What is needed » Among the records that follow, count the lines with the string "piece"; report only that count.

##### Information supplied #####

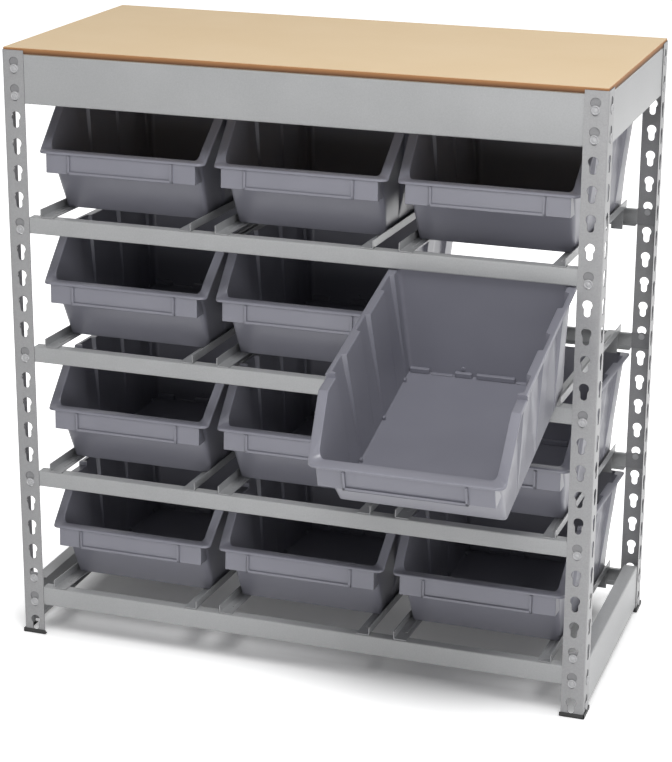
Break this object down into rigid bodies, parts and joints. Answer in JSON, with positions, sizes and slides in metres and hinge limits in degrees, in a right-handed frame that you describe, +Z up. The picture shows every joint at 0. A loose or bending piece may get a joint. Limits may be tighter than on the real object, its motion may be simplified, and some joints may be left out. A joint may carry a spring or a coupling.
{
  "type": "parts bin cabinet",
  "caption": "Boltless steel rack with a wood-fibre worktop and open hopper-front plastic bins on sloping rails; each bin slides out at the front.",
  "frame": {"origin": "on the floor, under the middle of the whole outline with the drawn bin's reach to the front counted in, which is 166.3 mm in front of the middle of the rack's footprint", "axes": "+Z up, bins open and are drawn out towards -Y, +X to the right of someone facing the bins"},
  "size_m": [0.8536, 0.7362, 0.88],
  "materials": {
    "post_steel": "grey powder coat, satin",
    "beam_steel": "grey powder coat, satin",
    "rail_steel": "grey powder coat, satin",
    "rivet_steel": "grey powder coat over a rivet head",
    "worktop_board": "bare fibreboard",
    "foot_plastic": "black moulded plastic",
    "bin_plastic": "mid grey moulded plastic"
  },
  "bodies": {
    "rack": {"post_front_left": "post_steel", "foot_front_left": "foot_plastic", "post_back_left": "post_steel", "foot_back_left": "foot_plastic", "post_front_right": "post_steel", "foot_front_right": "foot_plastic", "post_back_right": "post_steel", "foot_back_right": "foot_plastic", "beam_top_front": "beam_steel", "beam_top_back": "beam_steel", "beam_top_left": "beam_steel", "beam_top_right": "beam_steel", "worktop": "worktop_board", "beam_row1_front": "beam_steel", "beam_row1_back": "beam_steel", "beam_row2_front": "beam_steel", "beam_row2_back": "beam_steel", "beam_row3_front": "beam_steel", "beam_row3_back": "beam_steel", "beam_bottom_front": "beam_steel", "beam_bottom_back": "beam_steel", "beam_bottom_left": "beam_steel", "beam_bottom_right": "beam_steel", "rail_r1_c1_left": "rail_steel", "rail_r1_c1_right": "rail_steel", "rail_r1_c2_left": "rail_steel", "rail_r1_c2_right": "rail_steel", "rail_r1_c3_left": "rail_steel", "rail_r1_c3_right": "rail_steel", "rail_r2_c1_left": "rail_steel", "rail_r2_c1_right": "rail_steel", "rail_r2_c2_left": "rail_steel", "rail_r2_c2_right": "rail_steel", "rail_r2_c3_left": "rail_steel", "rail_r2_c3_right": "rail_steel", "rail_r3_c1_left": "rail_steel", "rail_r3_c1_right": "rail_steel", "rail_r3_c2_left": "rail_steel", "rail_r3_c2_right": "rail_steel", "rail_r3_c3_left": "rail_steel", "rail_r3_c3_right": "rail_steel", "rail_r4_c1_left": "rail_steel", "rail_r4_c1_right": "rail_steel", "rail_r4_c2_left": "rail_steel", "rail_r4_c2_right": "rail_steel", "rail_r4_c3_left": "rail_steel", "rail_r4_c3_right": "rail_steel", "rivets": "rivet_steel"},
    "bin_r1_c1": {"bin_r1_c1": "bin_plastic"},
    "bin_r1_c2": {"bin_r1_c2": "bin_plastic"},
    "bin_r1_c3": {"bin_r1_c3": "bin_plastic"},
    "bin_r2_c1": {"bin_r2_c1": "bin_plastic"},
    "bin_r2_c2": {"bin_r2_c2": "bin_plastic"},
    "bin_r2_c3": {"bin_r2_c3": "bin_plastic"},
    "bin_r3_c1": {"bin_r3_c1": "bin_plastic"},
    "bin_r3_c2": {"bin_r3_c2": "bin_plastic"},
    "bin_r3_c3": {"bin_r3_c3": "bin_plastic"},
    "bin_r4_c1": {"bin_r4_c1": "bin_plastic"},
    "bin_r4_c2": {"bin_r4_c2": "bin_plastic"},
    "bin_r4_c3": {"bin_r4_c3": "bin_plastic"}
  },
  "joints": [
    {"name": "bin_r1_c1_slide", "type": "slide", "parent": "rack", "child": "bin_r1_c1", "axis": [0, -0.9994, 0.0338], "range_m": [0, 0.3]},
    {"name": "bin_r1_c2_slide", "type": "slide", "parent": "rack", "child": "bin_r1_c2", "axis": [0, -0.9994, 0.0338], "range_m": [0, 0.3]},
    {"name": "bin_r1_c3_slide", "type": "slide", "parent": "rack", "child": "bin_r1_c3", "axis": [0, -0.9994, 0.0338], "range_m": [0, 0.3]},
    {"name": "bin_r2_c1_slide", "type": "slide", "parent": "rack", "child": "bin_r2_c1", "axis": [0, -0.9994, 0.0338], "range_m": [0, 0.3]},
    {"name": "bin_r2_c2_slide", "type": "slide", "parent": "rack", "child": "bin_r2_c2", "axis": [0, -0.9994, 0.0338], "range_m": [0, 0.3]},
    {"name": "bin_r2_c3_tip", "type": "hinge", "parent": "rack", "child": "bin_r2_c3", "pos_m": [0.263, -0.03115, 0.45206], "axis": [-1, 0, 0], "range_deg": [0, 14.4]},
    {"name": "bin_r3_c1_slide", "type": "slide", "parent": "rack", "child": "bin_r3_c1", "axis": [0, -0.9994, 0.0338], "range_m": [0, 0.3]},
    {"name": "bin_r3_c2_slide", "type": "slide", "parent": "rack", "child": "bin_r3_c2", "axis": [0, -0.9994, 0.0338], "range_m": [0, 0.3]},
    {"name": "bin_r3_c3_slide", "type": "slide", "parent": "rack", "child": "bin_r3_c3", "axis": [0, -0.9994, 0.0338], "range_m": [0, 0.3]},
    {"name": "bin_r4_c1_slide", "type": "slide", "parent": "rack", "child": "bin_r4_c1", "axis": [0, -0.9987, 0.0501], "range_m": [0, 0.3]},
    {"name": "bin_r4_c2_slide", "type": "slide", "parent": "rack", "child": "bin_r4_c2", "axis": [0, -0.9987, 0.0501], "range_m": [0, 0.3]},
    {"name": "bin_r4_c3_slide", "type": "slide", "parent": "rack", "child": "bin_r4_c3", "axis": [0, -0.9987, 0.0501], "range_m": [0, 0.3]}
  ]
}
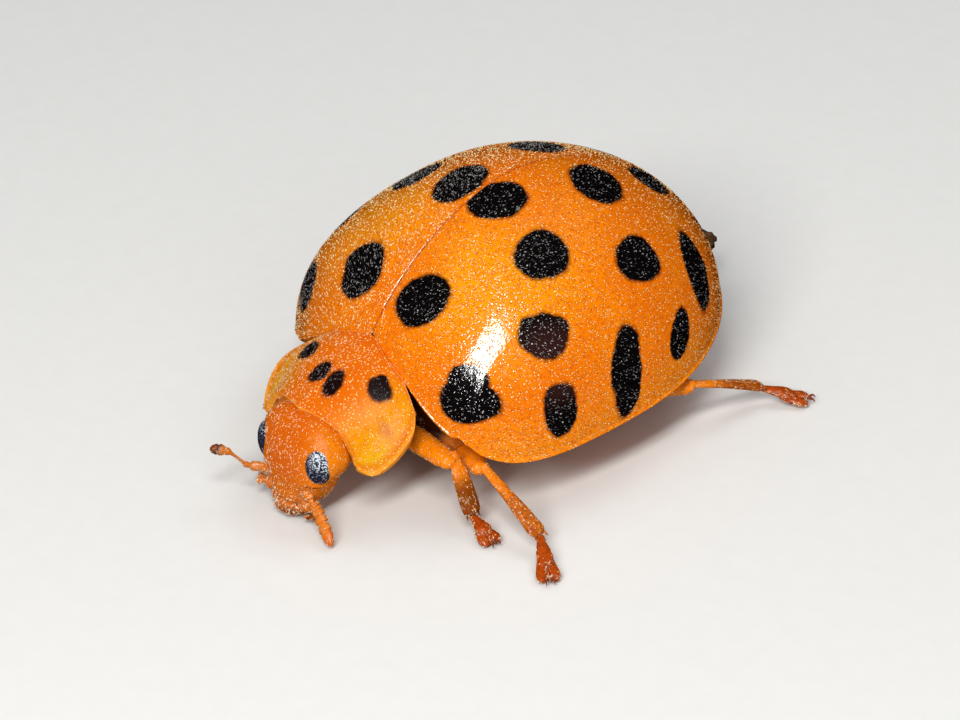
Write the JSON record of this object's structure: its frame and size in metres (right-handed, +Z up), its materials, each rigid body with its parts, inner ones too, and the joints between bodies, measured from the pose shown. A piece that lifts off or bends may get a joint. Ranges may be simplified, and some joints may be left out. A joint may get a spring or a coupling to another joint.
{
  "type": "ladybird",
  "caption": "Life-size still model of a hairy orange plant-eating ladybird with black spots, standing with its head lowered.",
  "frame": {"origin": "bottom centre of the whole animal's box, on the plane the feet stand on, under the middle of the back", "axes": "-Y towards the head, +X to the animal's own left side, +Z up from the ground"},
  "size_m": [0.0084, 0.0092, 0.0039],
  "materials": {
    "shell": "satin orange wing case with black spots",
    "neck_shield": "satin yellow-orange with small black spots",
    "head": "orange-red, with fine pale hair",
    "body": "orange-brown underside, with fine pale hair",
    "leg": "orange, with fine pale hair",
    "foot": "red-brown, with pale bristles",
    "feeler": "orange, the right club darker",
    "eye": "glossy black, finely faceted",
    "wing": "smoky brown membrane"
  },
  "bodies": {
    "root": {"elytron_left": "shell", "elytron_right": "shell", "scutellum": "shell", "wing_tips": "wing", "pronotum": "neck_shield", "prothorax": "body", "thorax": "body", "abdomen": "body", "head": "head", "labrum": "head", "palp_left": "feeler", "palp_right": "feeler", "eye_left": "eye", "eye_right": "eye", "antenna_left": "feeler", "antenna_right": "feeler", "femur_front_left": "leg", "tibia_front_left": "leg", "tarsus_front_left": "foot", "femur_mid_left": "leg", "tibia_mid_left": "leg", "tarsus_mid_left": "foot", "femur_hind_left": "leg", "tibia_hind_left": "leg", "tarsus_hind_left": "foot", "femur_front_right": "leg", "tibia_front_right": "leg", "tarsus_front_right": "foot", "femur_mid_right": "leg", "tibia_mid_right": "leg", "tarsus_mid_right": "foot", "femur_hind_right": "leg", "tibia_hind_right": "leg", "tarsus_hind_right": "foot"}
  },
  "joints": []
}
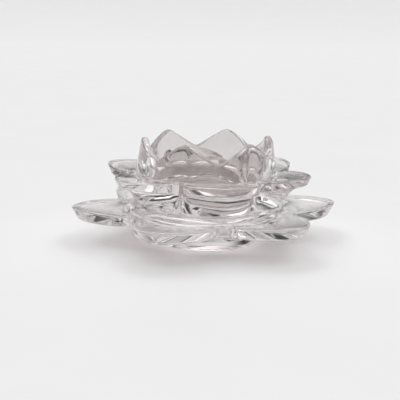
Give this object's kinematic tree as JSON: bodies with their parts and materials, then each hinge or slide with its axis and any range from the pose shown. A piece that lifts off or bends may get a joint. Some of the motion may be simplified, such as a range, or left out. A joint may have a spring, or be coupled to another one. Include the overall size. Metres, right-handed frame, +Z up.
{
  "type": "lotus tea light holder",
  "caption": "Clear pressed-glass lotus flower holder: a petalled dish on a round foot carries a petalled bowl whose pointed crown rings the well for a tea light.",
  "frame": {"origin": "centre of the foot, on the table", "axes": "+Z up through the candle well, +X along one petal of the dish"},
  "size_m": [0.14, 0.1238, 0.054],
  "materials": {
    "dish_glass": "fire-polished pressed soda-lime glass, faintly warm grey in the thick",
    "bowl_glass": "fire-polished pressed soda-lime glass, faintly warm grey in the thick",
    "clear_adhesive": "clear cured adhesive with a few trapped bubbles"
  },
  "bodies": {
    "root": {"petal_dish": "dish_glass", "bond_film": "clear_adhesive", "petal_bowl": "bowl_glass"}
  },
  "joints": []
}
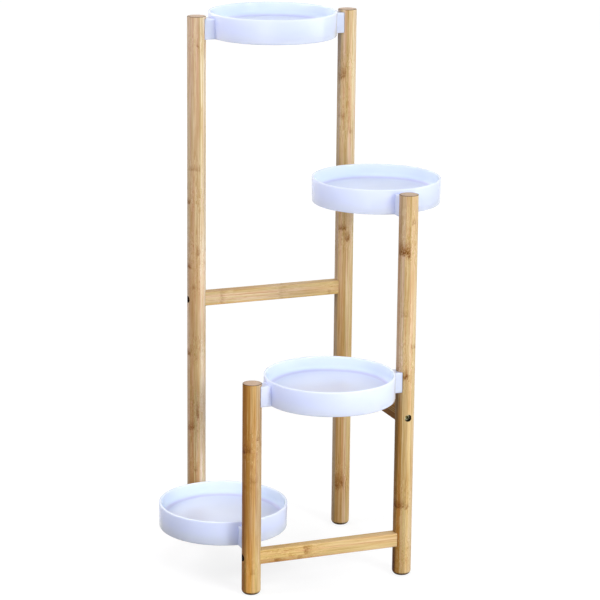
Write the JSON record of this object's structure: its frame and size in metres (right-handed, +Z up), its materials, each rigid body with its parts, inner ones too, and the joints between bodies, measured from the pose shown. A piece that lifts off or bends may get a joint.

#####

Written answer » 4